Lake St. Clair is a freshwater lake in North America.
The lake lies at elevation of 175 meters (574 feet) above sea level.
Almost circular in shape, it has a length of 42 km (26 miles) and a maximum width of 39 km (24 miles).
Lake St. Clair has a total surface area of about 1,100 square kilometers (430 square miles).
This is a rather shallow lake for its size, with an average depth of about 3.4 m (11 feet), and a maximum natural depth of 6.5 m (21.3 feet).
However, it is 8.2 m (27 feet) deep in the navigation channel which is dredged for lake freighter passage by the U.S. Army Corps of Engineers.
The lake is fed by the St. Clair River, which flows to the south from Lake Huron and has an extensive river delta where it enters Lake St. Clair. This is the largest delta of the Great Lakes System.
The outflow from Lake St. Clair travels from its southwestern end into the Detroit River, and then into Lake Erie.
It is rarely included in the list of “Great Lakes” but is sometimes referred to as “the sixth Great Lake.”
The lake is situated about 10 km (6 miles) northeast of the downtown areas of Detroit, Michigan, and Windsor, Ontario.
Lake St. Clair is widely accepted as a glacial lake formed in congruence with five Great Lakes. Etched from the landscape by advancing and retreating ice over the last 1.5 million years, Lake St. Clair took on its current characteristics about 14,800 years ago.
First Nations/Native Americans used the lake as part of their extensive navigation of the Great Lakes.
The Mississauga called it Waawiyaataan(ong), meaning “(at) the whirlpool.” The Wea derived their name from a Miami cognate: Waayaahtanonki.
The French explorer Louis Jolliet was believed to be the first European to visit the lake area in 1669.

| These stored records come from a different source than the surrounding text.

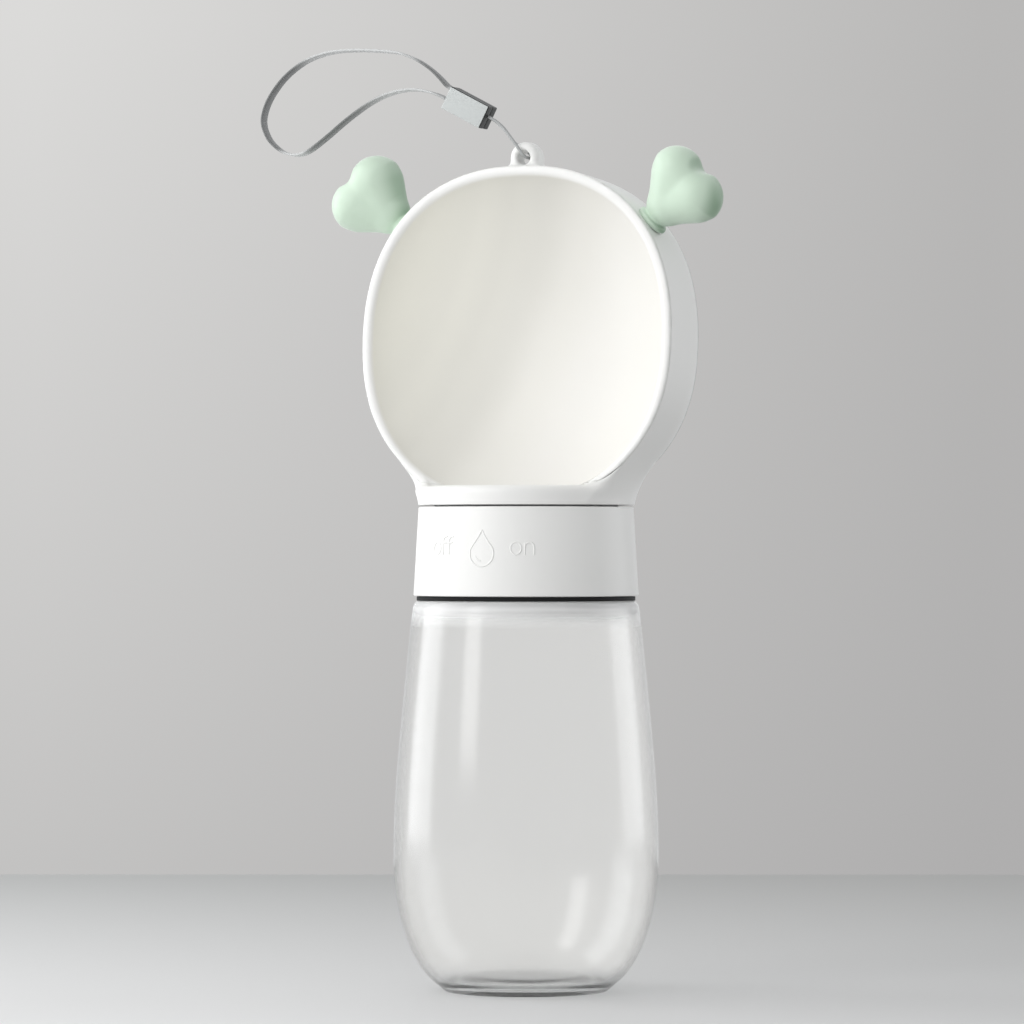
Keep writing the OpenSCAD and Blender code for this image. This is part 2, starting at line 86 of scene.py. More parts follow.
lights = dict(
    keyWindow=dict(angle=-54, height=0.66, distance=1.15, aimHeight=0.16, width=0.38, tall=1.0, power=3.2,
                   tint=(1.0, 0.995, 0.985)),
    frontWindow=dict(angle=-36, height=0.55, distance=1.15, aimHeight=0.15, width=0.5, tall=0.8, power=1.5,
                     mirrored=False),
    sideWindow=dict(angle=-83, height=0.60, distance=1.05, aimHeight=0.15, width=0.35, tall=0.6, power=1.2,
                    mirrored=False),
    leftStrip=dict(angle=-108, height=0.24, distance=1.0, aimHeight=0.11, width=0.60, tall=1.5, power=5.6,
                   tint=(0.975, 0.99, 1.0)),
    rightStrip=dict(angle=108, height=0.24, distance=1.0, aimHeight=0.11, width=0.56, tall=1.5, power=3.2,
                    tint=(0.975, 0.99, 1.0)))

addCamera()
for lampName, look in lights.items():
    softLight(lampName, **look)


def newTree(owner):
    owner.use_nodes = True
    owner.node_tree.nodes.clear()
    return owner.node_tree


def fill(tree, socket, value):
    # an input takes a plain value, or a link from another node's output
    if isinstance(value, bpy.types.NodeSocket):
        tree.links.new(value, socket)
    else:
        socket.default_value = value


def addNode(tree, kind, *ordered, out=0, **named):
    # adds a node and returns one of its outputs; names that begin with set_ are the node's
    # settings, and the rest are its inputs, by place or by name
    node = tree.nodes.new(kind)
    for key in [k for k in named if k.startswith("set_")]:
        setattr(node, key[4:], named.pop(key))
    for key, value in named.items():
        fill(tree, node.inputs[key.replace("_", " ")], value)
    for number, value in enumerate(ordered):
        fill(tree, node.inputs[number], value)
    return node.outputs[out] if node.outputs else None


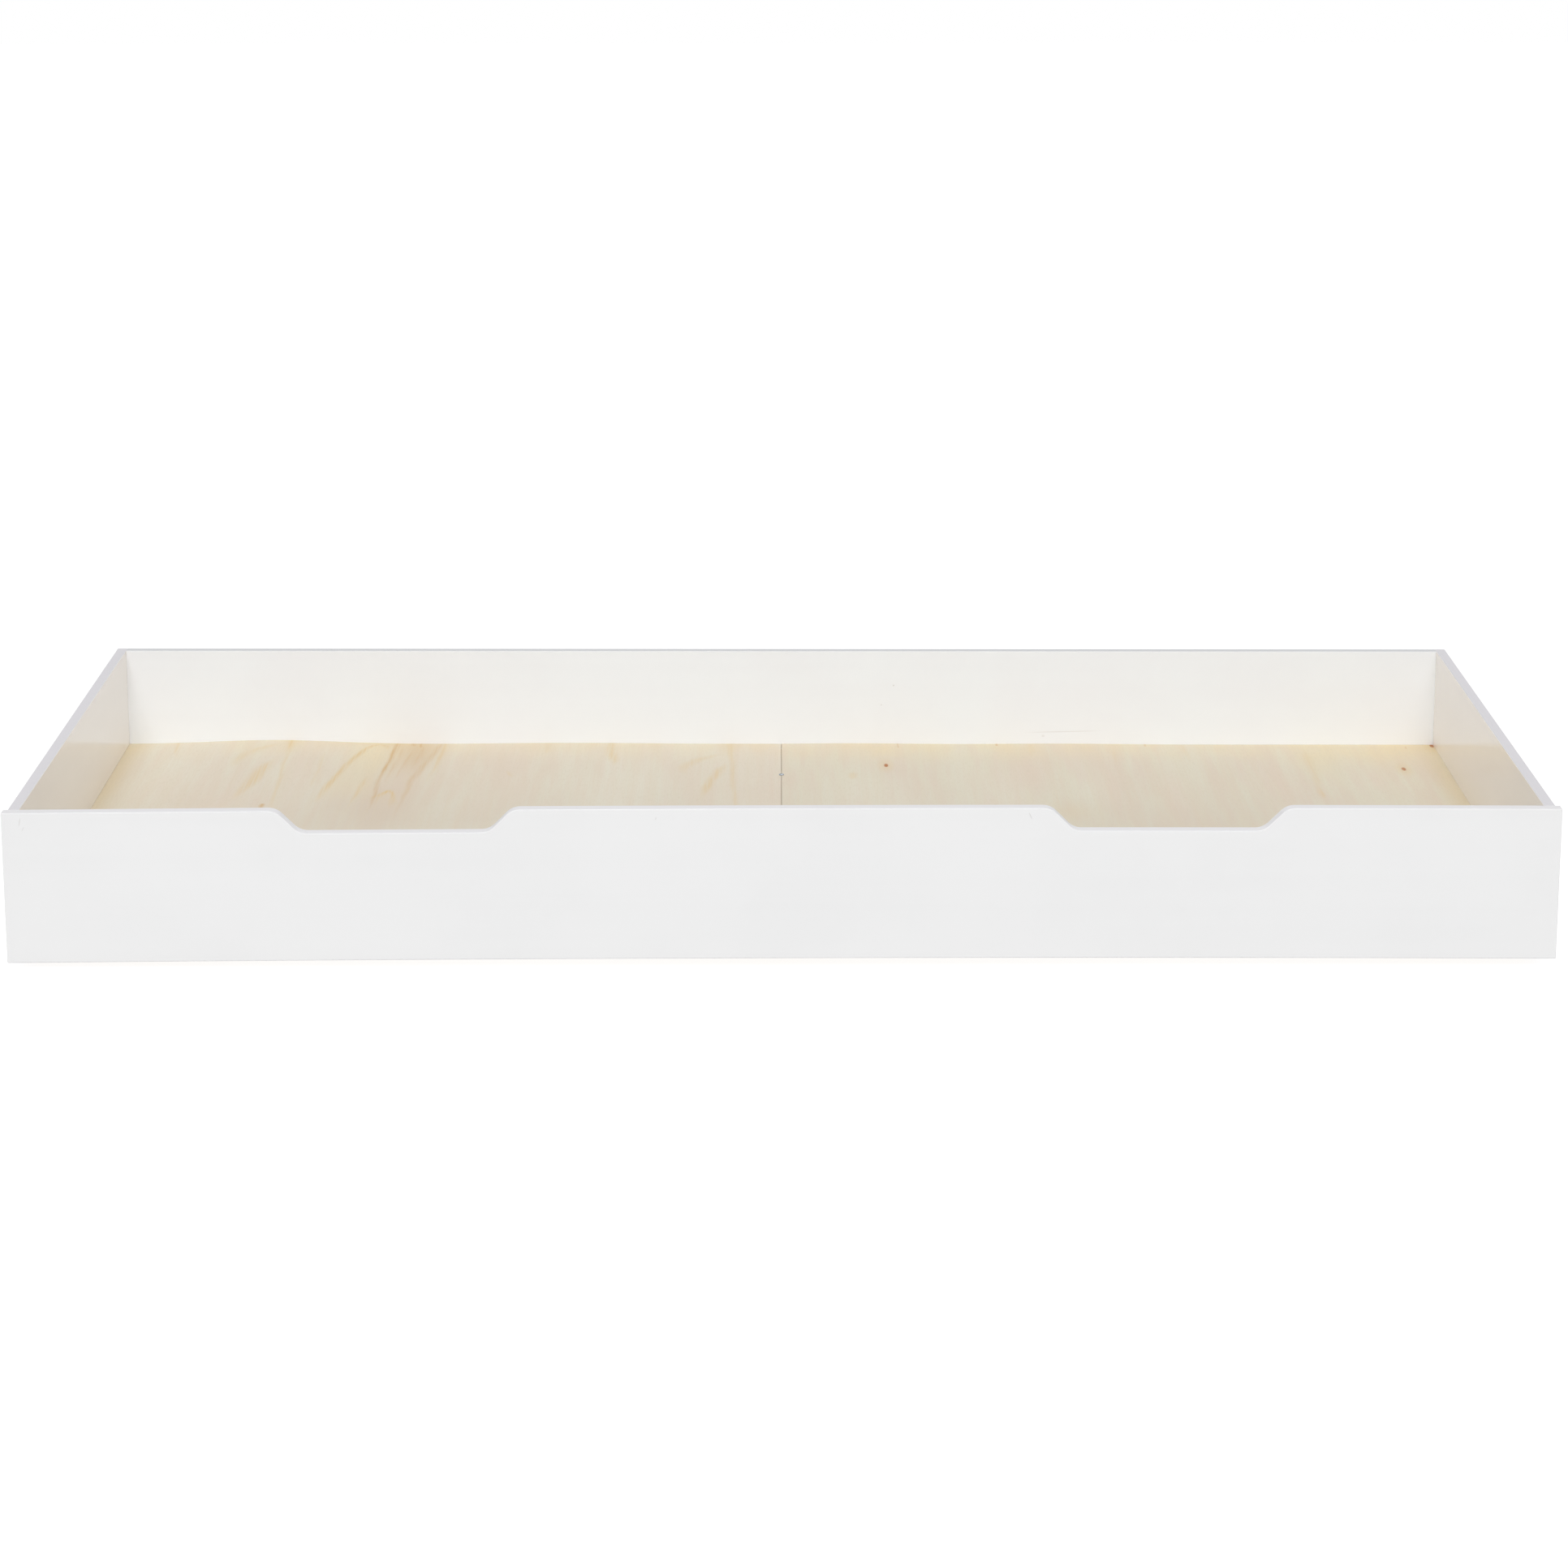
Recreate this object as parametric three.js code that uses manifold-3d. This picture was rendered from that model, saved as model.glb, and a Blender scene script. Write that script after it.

On August 12, 1679, the French explorer René Robert Cavelier, Sieur de La Salle arrived with an expedition. He named the body of water Lac Sainte-Claire, as the expedition sighted it on the feast day of Saint Clare of Assisi. The historian on the voyage, Louis Hennepin, recorded that the Iroquoian tribes referred to the lake as Otseketa.
As early as 1710, the English adopted the French name, identifying the lake on their maps as Saint Clare. By the Mitchell Map in 1755, the spelling appeared as the shorter “St. Clair,” the form that became most widely used.
Some scholars credit the name as honoring the American Revolutionary War General Arthur St. Clair, later Governor of the Northwest Territory, but the name Lake St. Clair was in use with this current spelling long before St. Clair became a notable figure. Together the place name and general’s name likely influenced settlers’ naming a proliferation of nearby political jurisdictions: the Michigan county and township of St. Clair, as well as the cities of St. Clair and St. Clair Shores.
Lake St. Clair served as a strategic location during skirmishes throughout the 1700s and 1800s, including the War of 1812 between the Americans and British.
More than 110 species of fish inhabit Lake St. Clair, many of which use the region for feeding and spawning. Popular angling fish include yellow perch, walleye, smallmouth bass and muskellunge.
Wetland areas support abundant aquatic vegetation and both resident and migrating waterfowl. Species of dabbling ducks, swans and plovers are common in the delta region and shoreline marshes.
Many yacht clubs (boating and sailing clubs) are located along the shores.
Some of the wealthiest suburbs of Detroit lie on the western shore, but there are no important ports on the lake.